The funeral took place on Sunday afternoon and was numerously attended.  The deceased, who was 21 years of age, was the son of Levi Gaylord, of the township of Arden.  He was a steady young man and had gained the good will and respect of his companions and fellow workmen.  His sudden cutting off is rendered more sad by the fact that he was to have been married in the course of two or three months.  His last words, somewhat indistinctly uttered, expressed a message which he wished to be conveyed to his betrothed.

The obituary was discovered on this blog by a researcher who was trying to find out about the parentage of a woman called Minnie May Penny who was born in January 1889. The family story had been that she was adopted by Charles and Emma Penny in Arden after one of her parents was killed in a railway accident that spooked some horses. Marriage and census records show us that Emma Penny’s father was Levi Gaylord and that she was therefore the sister of Philip, the man who died in Deseronto in August 1888.The similarity of the family story and the information from the obituary strongly suggests that the soon-to-be-wed Philip was Minnie’s father. Minnie’s date of birth was January 4, 1889 and in the 1891 census we find her living with the Pennys in Arden and carrying their surname, which bears out the family story that she was adopted by them. Now we know from the information in the newspaper story that the Pennys were her paternal aunt and uncle.

But who was Minnie’s mother?

We had a date of birth for the child, but no name for her mother apart from a family story that it might have been Haws or Boomhower. This time, it was the Ancestry website which was the best source of information. A search on Minnies born in Ontario on January 4, 1889 brought back a likely match: Minnie Hawes was born to Ida Hawes of Olden Township, Frontenac County (not far from Arden) on that day. No father’s name is given on her birth registration, but the matches between the family stories and the records mean that Philip Gaylord and Ida Hawes are highly likely to be Minnie’s parents and that Philip’s ‘indistinctly uttered’ last words had been meant for Ida, the woman he had planned to marry.

Mystery solved!

Ontario’s marriage records show us that Ida went on to marry a man called Stephen Dolan in August 1892, by which time Minnie was living in Arden with her aunt and uncle. Minnie herself married a man called Robert Loyst in 1905 and by 1911 the couple had three children and were living in Nipissing. We can hope this was a happy ending to a life which had such an unfortunate beginning.

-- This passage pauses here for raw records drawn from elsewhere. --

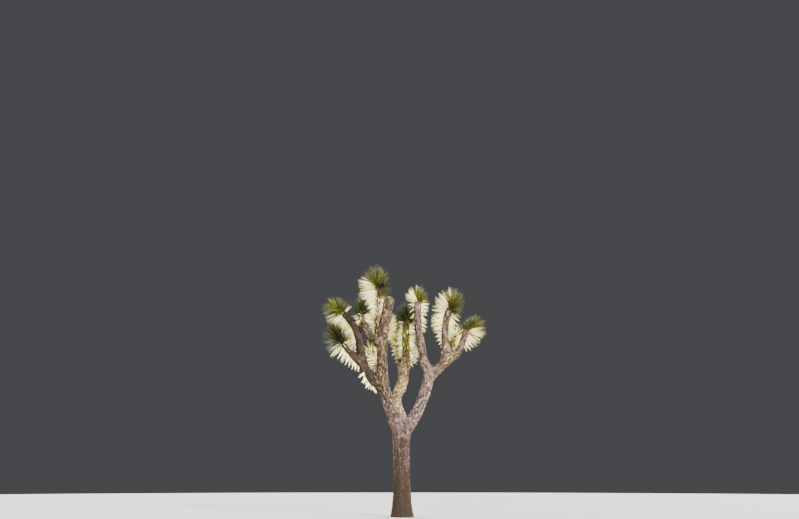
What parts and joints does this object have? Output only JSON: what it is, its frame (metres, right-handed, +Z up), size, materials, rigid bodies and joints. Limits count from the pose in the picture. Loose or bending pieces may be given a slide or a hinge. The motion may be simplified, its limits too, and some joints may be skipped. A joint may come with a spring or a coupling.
{
  "type": "joshua tree",
  "caption": "Whole desert tree: a stout flared trunk forks into thick bare limbs, each tipped with a round head of stiff dagger leaves.",
  "frame": {"origin": "middle of the flat cut under the trunk, at ground level", "axes": "+Z up along the trunk, -Y towards the side the picture was taken from, +X to the picture's right"},
  "size_m": [3.4893, 1.9426, 5.0772],
  "materials": {
    "bark": "rough furrowed grey-brown bark broken into small blocks",
    "foliage": "stiff leaves, grey-green when young and pale straw when old"
  },
  "bodies": {
    "root": {"trunk": "bark", "bough_left": "bark", "bough_middle": "bark", "bough_right": "bark", "limb_middle": "bark", "limb_centre": "bark", "limb_fork_right": "bark", "limb_far_right": "bark", "limb_upright_right": "bark", "limb_low_left": "bark", "limb_outer_left": "bark", "limb_inner_left": "bark", "limb_top": "bark", "limb_back_1": "bark", "limb_back_2": "bark", "limb_back_3": "bark", "limb_back_4": "bark", "limb_back_5": "bark", "limb_back_6": "bark", "limb_back_7": "bark", "leaves_middle": "foliage", "leaves_centre": "foliage", "leaves_far_right": "foliage", "leaves_upright_right": "foliage", "leaves_low_left": "foliage", "leaves_outer_left": "foliage", "leaves_inner_left": "foliage", "leaves_top": "foliage", "leaves_back_1": "foliage", "leaves_back_2": "foliage", "leaves_back_3": "foliage", "leaves_back_4": "foliage", "leaves_back_5": "foliage", "leaves_back_6": "foliage", "leaves_back_7": "foliage", "leaves_skirt": "foliage"}
  },
  "joints": []
}
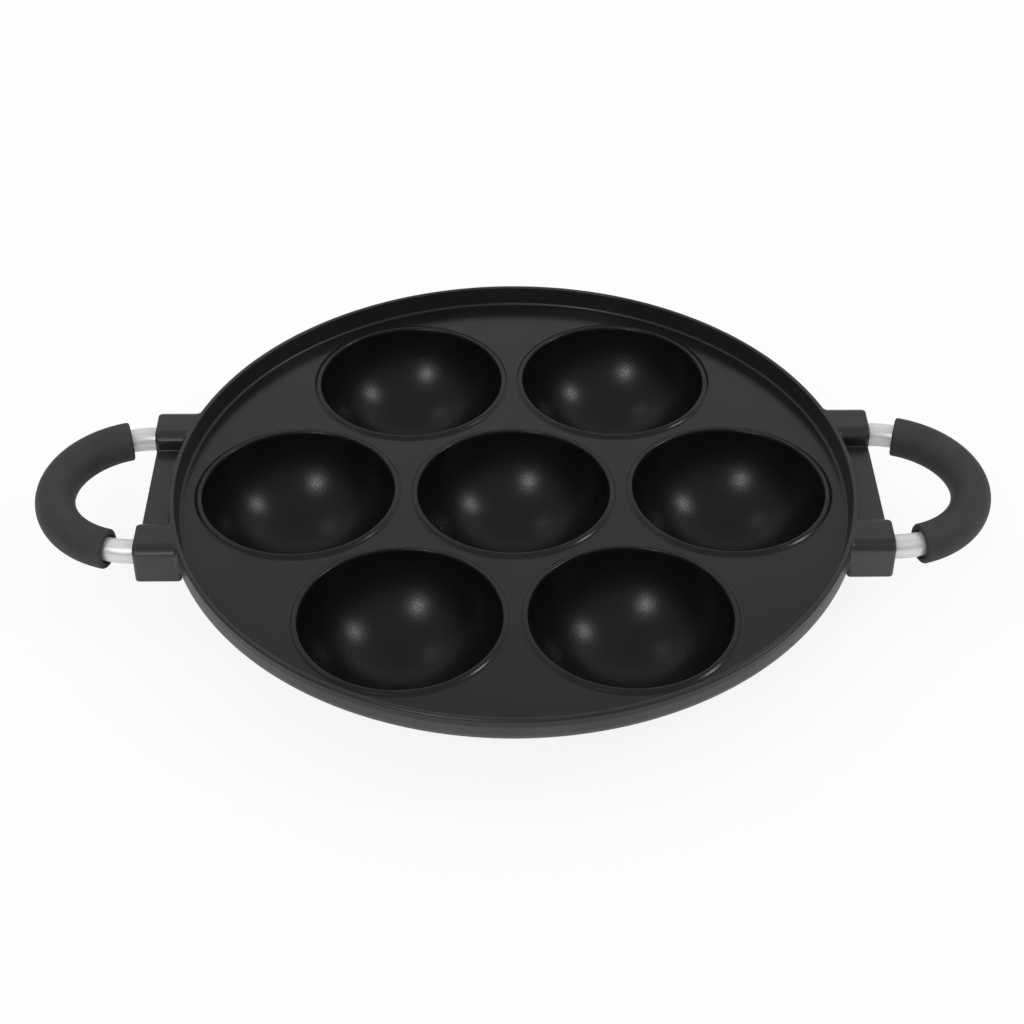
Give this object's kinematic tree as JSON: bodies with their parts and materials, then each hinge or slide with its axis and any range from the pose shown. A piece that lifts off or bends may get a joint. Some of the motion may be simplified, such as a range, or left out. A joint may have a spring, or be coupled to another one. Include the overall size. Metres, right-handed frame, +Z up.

An interesting new accession arrived by email this week from Ray MacDonald, whose mother, Mary Hawley MacDonald Selby, wrote a series of six emails to her grand-daughter in 1999, when she was in her eighties. The emails describe life in Deseronto during the hard years of the 1930s, when the Hawley family moved here from Toronto in the hope of finding seasonal work in the canning factories. Here’s Mary’s description of the struggle to find clothing:

We never bought new clothes, we wore whatever was given to us in other words “hand me downs”. Shoes did not always fit and were worn past “outgrown”. My feet to this day will verify this. When the soles of shoes were worn through Howard would repair them from old shoes. He then learned how to skin the tread from old Tires to make new soles. The men of the family had one decent pair of trousers and a button up sweater to wear for good and hand me downs for work pants. Never had a suit for over ten years. From l930 to 1939 my Aunts sent their outdated clothes to Mother and I, and we tried to update them to wear. In my first year at high school they sent me a new dress, and I wore it all winter. Each week end it was washed and pressed for the next week. Always had to take it off after School to save it. The next winter I had grown and we Cut it down and made a jumper out of it because I had outgrown it.

It’s a fascinating glimpse into a time of struggle: you can read all Mary’s stories on our ‘About Deseronto‘ site. Her brothers, Howard and Rocky, founded the Hawley Brothers furniture company on Main Street, Deseronto, in the 1940s. This successful firm operated until the brothers’ retirement and Mary describes the early years of the company in her emails.

Technical digression

Sharing the stories was something of a technical challenge: Mr MacDonald sent us the printed emails scanned into a PDF file. I had visions of having to re-type all 10 pages in order to turn them into something that I could share on the About Deseronto site. A colleague from the UK gave me some helpful advice. There are two types of PDF files – some are images only and require optical character recognition software in order to convert them into text (my colleague recommended http://www.paperfile.net/). Others are images and text. You can tell whether you’ve got the latter by searching within the PDF file. If you can find words, then it’s image and text. For this type of file (which is what I had), there’s a useful program called pdftotext which will convert the PDF file into a text file. You can get pdftotext as part of the XPDF download. You have to extract the zip file and then run the program from the command line, after navigating to the directory where the pdftotext program is sitting. You run the program by simply typing ‘pdftotext’ followed by the name of the file you need to convert and the name of the text file you want to create. For example: pdftotext myfile.pdf newfile.txt.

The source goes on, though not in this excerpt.